• **Task directions**
Reproduce each line of the material precisely.

• **Source data**
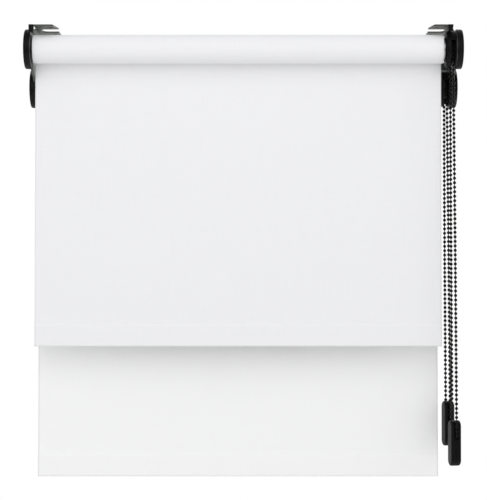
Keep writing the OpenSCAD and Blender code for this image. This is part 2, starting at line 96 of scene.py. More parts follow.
def blind_sizes(name):
    """The axis, cloth edges, cloth plane and heights of one blind, read from the frame's boxes."""
    tube_low, tube_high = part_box(f"{name}_tube")
    cloth_low, cloth_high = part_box(f"{name}_fabric")
    hem_low, hem_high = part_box(f"{name}_hem_pocket")
    wheel_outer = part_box(f"{name}_chain_wheel")[1].x
    return {
        "axis_y": (tube_low.y + tube_high.y) / 2,
        "axis_z": (tube_low.z + tube_high.z) / 2,
        "tube_r": (tube_high.z - tube_low.z) / 2,
        "left": cloth_low.x,
        "right": cloth_high.x,
        "plane_y": (cloth_low.y + cloth_high.y) / 2,
        "hem_low": hem_low.z,
        "hem_high": hem_high.z,
        "wheel_x": wheel_outer - WHEEL_HALF,
    }


sizes = {name: blind_sizes(name) for name in BLINDS}
for name in BLINDS:
    print(name, {k: round(v / MM, 2) for k, v in sizes[name].items()})

# %% [markdown]
# ## Surfaces on a grid
#
# Every new piece is a grid of points worked out as whole numpy arrays. These helpers turn a grid
# into quads, and put points, faces and texture coordinates into a mesh. The object stays at the
# origin with its place in its mesh, as the engineering parts do.

# %% Mesh helpers


def grid_faces(rows, columns, closed=False):
    """Quads between neighbours of a grid stored row by row; closed joins the last column to the first."""
    i = np.arange(rows - 1)[:, None]
    j = np.arange(columns if closed else columns - 1)[None, :]
    k = (j + 1) % columns
    quads = [i * columns + j, (i + 1) * columns + j, (i + 1) * columns + k, i * columns + k]
    return np.stack(quads, axis=-1).reshape(-1, 4)


def mesh_piece(name, points, faces, uv=None, sharp=40):
    """A smooth-shaded mesh piece; edges steeper than sharp degrees stay crisp. uv is one pair per point."""
    mesh = bpy.data.meshes.new(name)
    mesh.from_pydata(points.reshape(-1, 3).tolist(), [], [list(map(int, f)) for f in faces])
    if uv is not None:
        corners = np.empty(len(mesh.loops), np.int32)
        mesh.loops.foreach_get("vertex_index", corners)
        layer = mesh.uv_layers.new(name="cloth")
        layer.data.foreach_set("uv", uv.reshape(-1, 2)[corners].astype(np.float32).ravel())
    mesh.shade_smooth()
    mesh.set_sharp_from_angle(angle=math.radians(sharp))
    piece = bpy.data.objects.new(name, mesh)
    bpy.context.scene.collection.objects.link(piece)
    return piece


def smooth_step(t):
    """0 before 0, 1 after 1, and an S curve between."""
    t = np.clip(t, 0, 1)
    return t * t * (3 - 2 * t)


def path_lengths(path):
    """Distance along a path at each of its points."""
    return np.concatenate([[0], np.cumsum(np.linalg.norm(np.diff(path, axis=0), axis=1))])


# %% [markdown]
# ## Cloth strips
#
# Roll, hanging cloth and hem sleeve are one strip of cloth, cut to a width and led along a path.
# Seen from the side each is a thin line, so one function makes all three: it takes the path in
# the Y-Z plane, gives it the cloth's thickness to both sides, and runs it from edge to edge.
# The texture coordinates are real metres, u across the cloth and v along it, so that the weave
# has the same size on all three pieces.

# %% Cloth strip


def edge_columns(left, right, count):
    """Places across the cloth: close together near both cut edges, even between them."""
    near = np.array([0, 0.15, 0.6, 1.5, 3.5, 8]) * MM
    even = np.linspace(left + 16 * MM, right - 16 * MM, count)
    return np.concatenate([left + near, even, (right - near)[::-1]])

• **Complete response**
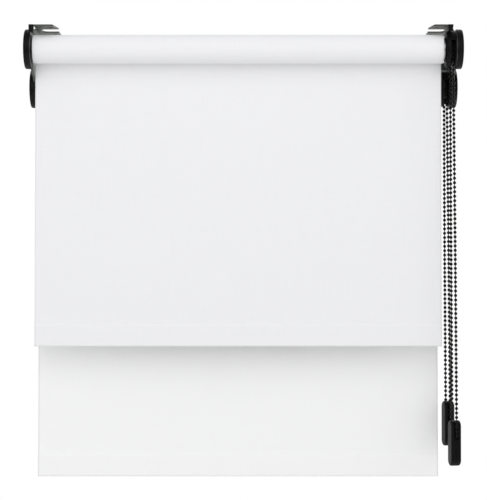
Keep writing the OpenSCAD and Blender code for this image. This is part 2, starting at line 96 of scene.py. More parts follow.
def blind_sizes(name):
    """The axis, cloth edges, cloth plane and heights of one blind, read from the frame's boxes."""
    tube_low, tube_high = part_box(f"{name}_tube")
    cloth_low, cloth_high = part_box(f"{name}_fabric")
    hem_low, hem_high = part_box(f"{name}_hem_pocket")
    wheel_outer = part_box(f"{name}_chain_wheel")[1].x
    return {
        "axis_y": (tube_low.y + tube_high.y) / 2,
        "axis_z": (tube_low.z + tube_high.z) / 2,
        "tube_r": (tube_high.z - tube_low.z) / 2,
        "left": cloth_low.x,
        "right": cloth_high.x,
        "plane_y": (cloth_low.y + cloth_high.y) / 2,
        "hem_low": hem_low.z,
        "hem_high": hem_high.z,
        "wheel_x": wheel_outer - WHEEL_HALF,
    }


sizes = {name: blind_sizes(name) for name in BLINDS}
for name in BLINDS:
    print(name, {k: round(v / MM, 2) for k, v in sizes[name].items()})

# %% [markdown]
# ## Surfaces on a grid
#
# Every new piece is a grid of points worked out as whole numpy arrays. These helpers turn a grid
# into quads, and put points, faces and texture coordinates into a mesh. The object stays at the
# origin with its place in its mesh, as the engineering parts do.

# %% Mesh helpers


def grid_faces(rows, columns, closed=False):
    """Quads between neighbours of a grid stored row by row; closed joins the last column to the first."""
    i = np.arange(rows - 1)[:, None]
    j = np.arange(columns if closed else columns - 1)[None, :]
    k = (j + 1) % columns
    quads = [i * columns + j, (i + 1) * columns + j, (i + 1) * columns + k, i * columns + k]
    return np.stack(quads, axis=-1).reshape(-1, 4)


def mesh_piece(name, points, faces, uv=None, sharp=40):
    """A smooth-shaded mesh piece; edges steeper than sharp degrees stay crisp. uv is one pair per point."""
    mesh = bpy.data.meshes.new(name)
    mesh.from_pydata(points.reshape(-1, 3).tolist(), [], [list(map(int, f)) for f in faces])
    if uv is not None:
        corners = np.empty(len(mesh.loops), np.int32)
        mesh.loops.foreach_get("vertex_index", corners)
        layer = mesh.uv_layers.new(name="cloth")
        layer.data.foreach_set("uv", uv.reshape(-1, 2)[corners].astype(np.float32).ravel())
    mesh.shade_smooth()
    mesh.set_sharp_from_angle(angle=math.radians(sharp))
    piece = bpy.data.objects.new(name, mesh)
    bpy.context.scene.collection.objects.link(piece)
    return piece


def smooth_step(t):
    """0 before 0, 1 after 1, and an S curve between."""
    t = np.clip(t, 0, 1)
    return t * t * (3 - 2 * t)


def path_lengths(path):
    """Distance along a path at each of its points."""
    return np.concatenate([[0], np.cumsum(np.linalg.norm(np.diff(path, axis=0), axis=1))])


# %% [markdown]
# ## Cloth strips
#
# Roll, hanging cloth and hem sleeve are one strip of cloth, cut to a width and led along a path.
# Seen from the side each is a thin line, so one function makes all three: it takes the path in
# the Y-Z plane, gives it the cloth's thickness to both sides, and runs it from edge to edge.
# The texture coordinates are real metres, u across the cloth and v along it, so that the weave
# has the same size on all three pieces.

# %% Cloth strip


def edge_columns(left, right, count):
    """Places across the cloth: close together near both cut edges, even between them."""
    near = np.array([0, 0.15, 0.6, 1.5, 3.5, 8]) * MM
    even = np.linspace(left + 16 * MM, right - 16 * MM, count)
    return np.concatenate([left + near, even, (right - near)[::-1]])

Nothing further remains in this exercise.